## Problem statement
Beginning with the first line of the data below, extract each line up to and including the one containing "bpy.context.view_layer.update()". Copy them exactly and add nothing.
-- start Task inputs --
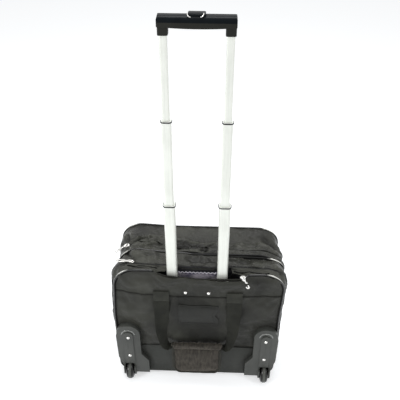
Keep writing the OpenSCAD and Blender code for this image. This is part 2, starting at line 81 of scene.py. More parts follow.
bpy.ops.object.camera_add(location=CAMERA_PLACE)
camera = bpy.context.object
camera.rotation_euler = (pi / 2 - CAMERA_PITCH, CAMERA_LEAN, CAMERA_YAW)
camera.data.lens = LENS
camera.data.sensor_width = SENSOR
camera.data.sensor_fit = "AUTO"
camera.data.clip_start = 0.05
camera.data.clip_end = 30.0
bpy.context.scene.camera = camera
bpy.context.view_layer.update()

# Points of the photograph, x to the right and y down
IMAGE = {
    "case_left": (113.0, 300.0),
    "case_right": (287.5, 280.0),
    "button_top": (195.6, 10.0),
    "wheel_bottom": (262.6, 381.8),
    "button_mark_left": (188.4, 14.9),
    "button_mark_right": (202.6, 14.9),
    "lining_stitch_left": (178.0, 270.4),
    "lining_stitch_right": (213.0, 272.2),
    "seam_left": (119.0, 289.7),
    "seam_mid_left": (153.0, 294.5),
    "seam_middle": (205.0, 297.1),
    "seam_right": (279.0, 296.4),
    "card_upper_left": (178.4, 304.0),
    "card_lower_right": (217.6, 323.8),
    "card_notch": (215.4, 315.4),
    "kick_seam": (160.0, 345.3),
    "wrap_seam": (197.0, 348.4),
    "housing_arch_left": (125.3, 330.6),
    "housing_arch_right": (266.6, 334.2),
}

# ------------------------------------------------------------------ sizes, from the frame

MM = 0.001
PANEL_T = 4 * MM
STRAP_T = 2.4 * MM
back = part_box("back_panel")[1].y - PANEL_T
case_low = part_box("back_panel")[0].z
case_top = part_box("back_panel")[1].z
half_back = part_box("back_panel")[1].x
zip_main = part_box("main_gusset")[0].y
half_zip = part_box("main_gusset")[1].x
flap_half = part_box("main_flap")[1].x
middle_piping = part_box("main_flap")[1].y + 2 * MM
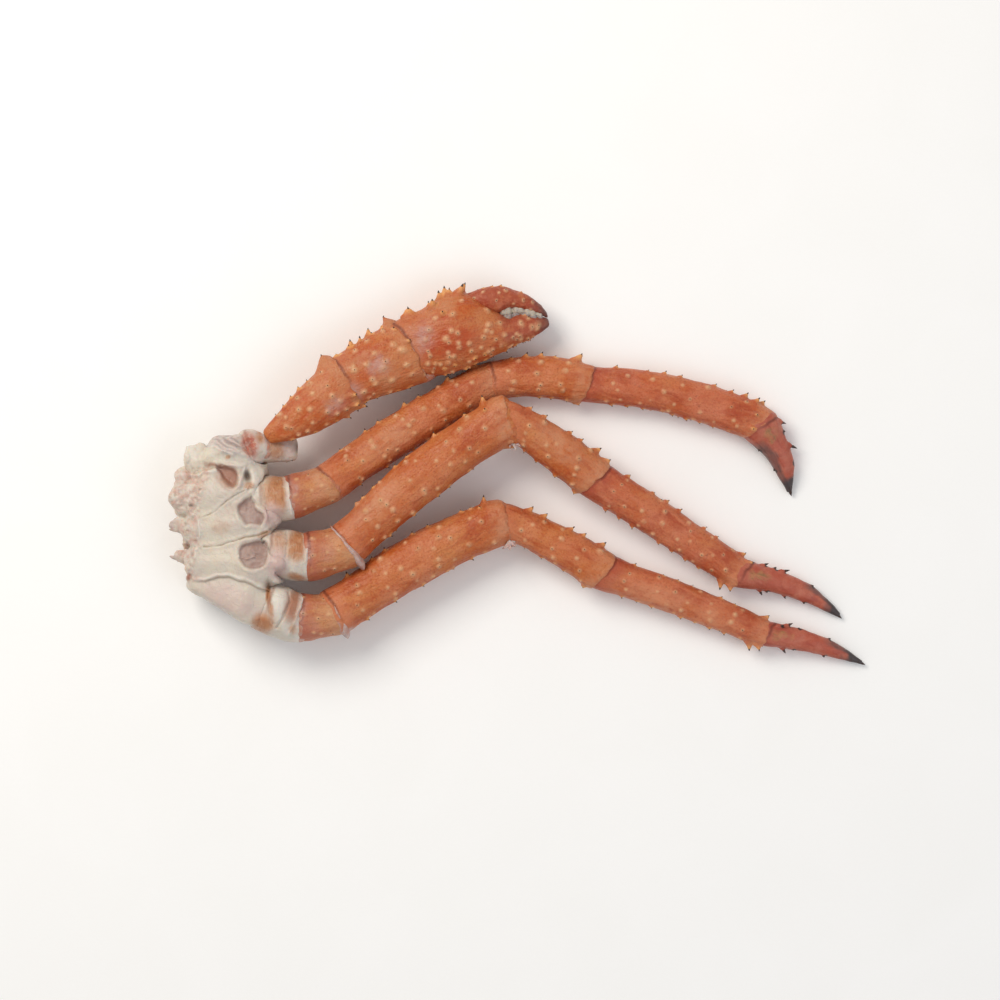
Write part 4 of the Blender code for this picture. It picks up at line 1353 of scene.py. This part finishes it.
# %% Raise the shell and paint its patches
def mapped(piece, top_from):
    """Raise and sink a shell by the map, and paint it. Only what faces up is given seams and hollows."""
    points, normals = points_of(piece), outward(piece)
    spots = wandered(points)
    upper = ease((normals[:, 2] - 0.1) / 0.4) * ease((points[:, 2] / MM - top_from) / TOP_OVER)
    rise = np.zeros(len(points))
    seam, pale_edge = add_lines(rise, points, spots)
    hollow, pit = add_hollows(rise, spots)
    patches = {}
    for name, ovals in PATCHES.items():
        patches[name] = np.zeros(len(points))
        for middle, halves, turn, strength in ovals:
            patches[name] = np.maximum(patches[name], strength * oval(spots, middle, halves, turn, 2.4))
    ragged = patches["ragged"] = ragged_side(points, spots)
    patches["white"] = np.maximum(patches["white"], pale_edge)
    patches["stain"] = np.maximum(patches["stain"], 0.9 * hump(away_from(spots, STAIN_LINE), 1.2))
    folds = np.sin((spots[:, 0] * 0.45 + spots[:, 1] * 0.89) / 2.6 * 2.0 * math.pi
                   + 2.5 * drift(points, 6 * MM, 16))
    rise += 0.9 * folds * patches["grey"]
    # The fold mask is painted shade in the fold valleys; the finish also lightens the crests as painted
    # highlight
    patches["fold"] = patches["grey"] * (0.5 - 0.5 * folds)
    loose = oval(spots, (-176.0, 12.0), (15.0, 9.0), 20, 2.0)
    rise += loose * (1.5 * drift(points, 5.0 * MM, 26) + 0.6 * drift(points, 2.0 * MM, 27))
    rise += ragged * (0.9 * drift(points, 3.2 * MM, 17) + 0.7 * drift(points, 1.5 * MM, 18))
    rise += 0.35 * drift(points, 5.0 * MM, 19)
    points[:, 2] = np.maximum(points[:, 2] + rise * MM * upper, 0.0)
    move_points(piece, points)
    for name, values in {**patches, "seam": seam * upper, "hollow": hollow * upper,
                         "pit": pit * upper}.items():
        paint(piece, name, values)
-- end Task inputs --
## Answer below
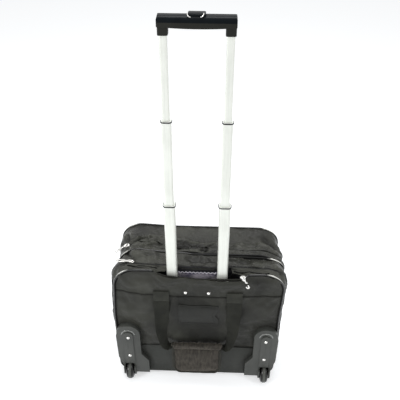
Keep writing the OpenSCAD and Blender code for this image. This is part 2, starting at line 81 of scene.py. More parts follow.
bpy.ops.object.camera_add(location=CAMERA_PLACE)
camera = bpy.context.object
camera.rotation_euler = (pi / 2 - CAMERA_PITCH, CAMERA_LEAN, CAMERA_YAW)
camera.data.lens = LENS
camera.data.sensor_width = SENSOR
camera.data.sensor_fit = "AUTO"
camera.data.clip_start = 0.05
camera.data.clip_end = 30.0
bpy.context.scene.camera = camera
bpy.context.view_layer.update()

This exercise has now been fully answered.